AI tools can be valuable practice partners for developing your rhetorical analysis skills. They are especially useful for getting feedback on your analysis, generating practice prompts, and exploring different analytical angles. However, submitting AI-generated analysis as your own work is academic dishonesty; use these tools to learn the skill, not to bypass it.

Prompt 1. Thesis Feedback:
"Here is my thesis for a rhetorical analysis essay about [text/author]: [paste thesis]. Evaluate it using AP Lang scoring criteria. Does it identify specific strategies? Does it explain effects on the audience? Is it arguable rather than merely descriptive? How can I make it stronger?"
Prompt 2. Analysis Depth Check:
"Here is a body paragraph from my rhetorical analysis: [paste paragraph]. Am I summarizing or analyzing? If I am summarizing, help me identify where I should add analysis of HOW and WHY the strategy works on the specific audience. Point out any vague language I should make more specific."
Prompt 3. Practice Text Analysis:
"Provide a 300-word argumentative passage on [topic] that uses at least three distinct rhetorical strategies. After the passage, list the strategies used but do NOT explain their effects. I will write the rhetorical analysis and then ask you to evaluate it."
Prompt 4. Scoring Simulation:
"Score this rhetorical analysis essay using the College Board's AP Lang scoring rubric (1-6 scale). Provide specific feedback on: thesis quality, evidence use, depth of analysis, sophistication of argument, and writing quality. Identify the single most impactful improvement I could make: [paste essay]"
Prompt 5. Alternative Angles:
"I analyzed [text] focusing on [strategies you analyzed]. What other rhetorical strategies or analytical angles am I missing? Suggest 3 alternative thesis approaches that would produce a different but equally valid analysis of the same text."

Frequently Asked Questions

How long should a rhetorical analysis essay be for the AP exam?
On the AP exam, you have approximately 40 minutes for the rhetorical analysis essay. Most high-scoring essays are 4 to 6 handwritten paragraphs (roughly 500-800 words). Quality of analysis matters far more than length. A focused, incisive four-paragraph essay will outscore a rambling eight-paragraph essay every time.

Do I need to use all three appeals (ethos, pathos, logos) in my analysis?
No. Analyze the strategies that are most prominent and effective in the specific text. If the text relies primarily on emotional appeal with minimal logical argumentation, forcing a discussion of logos will weaken your essay. Write about what is most analytically interesting and important in the text you are given.

Should I agree or disagree with the author's argument?
Neither. Rhetorical analysis is not about evaluating the merits of the argument; it is about analyzing the effectiveness of the strategies used. You can analyze a text as rhetorically brilliant even if you disagree with its conclusion, or as rhetorically flawed even if you support its position. Keep your personal opinion out of the analysis.

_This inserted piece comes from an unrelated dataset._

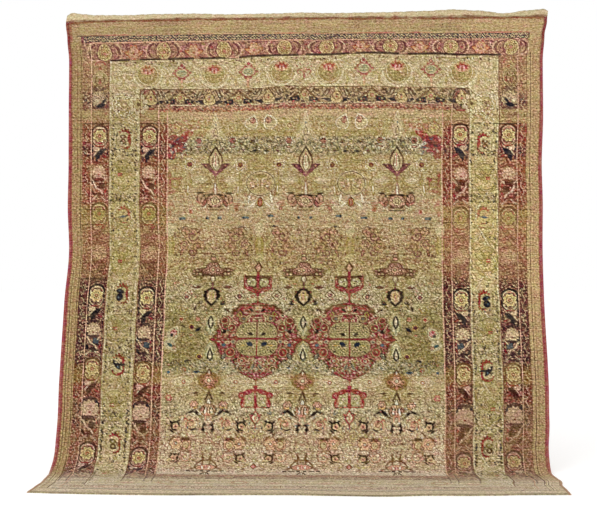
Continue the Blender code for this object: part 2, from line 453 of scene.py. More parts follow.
# The weaver's lines slant: how far each place in the upper borders has slipped down the cloth
SLANT_TABLE = [
    # across, slip beside the outer and the inner small border, in millimetres
    (-1.83, 44, 12), (-1.53, 42, 13), (-1.30, 37, 14), (-1.06, 30, 17), (-0.60, 30, 17), (-0.37, 12, 8),
    (-0.14, 6, -8), (0.09, 2, -6), (0.32, -4, -4), (0.56, -9, -9), (0.79, -6, -2), (1.02, -2, 6),
    (1.25, 6, 9), (1.48, 9, 9), (1.83, 10, 9),
]
lower_share = ease((grid_along - 0.33) / 0.25)
slip = np.outer(ease((grid_along - 0.18) / 0.13) * (1.0 - lower_share),
                from_table(SLANT_TABLE, 1, grid_across))
slip += np.outer(lower_share * (1.0 - ease((grid_along - 0.76) / 0.30)),
                 from_table(SLANT_TABLE, 2, grid_across))

# No two knots are quite alike, so the drawing wanders by 2 mm or so
X = np.broadcast_to(grid_across, (PILE_ROWS + 1, PILE_COLUMNS + 1)) + 0.0016 * drift(8, 0.10, 0.5, 1)
Q = np.broadcast_to(grid_along[:, None], X.shape) - slip + 0.0022 * drift(8, 0.15, 0.7, 2)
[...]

How do I handle a text I find confusing or boring?
Every text, no matter how dry, employs rhetorical strategies. If the text seems boring, ask yourself: what is the author trying to achieve with this tone? Is the understated, dry delivery itself a strategic choice? Sometimes the most analytically interesting texts are the ones that do not seem immediately engaging, because the strategies are subtle rather than obvious.

What is the difference between rhetorical analysis and literary analysis?
Rhetorical analysis focuses on persuasive strategies and their effects on a specific audience. Literary analysis focuses on artistic elements (symbolism, theme, narrative structure) and their contribution to meaning. On the AP Lang exam, you are performing rhetorical analysis, which means every observation should connect back to the question: how does this strategy serve the author's purpose with this audience?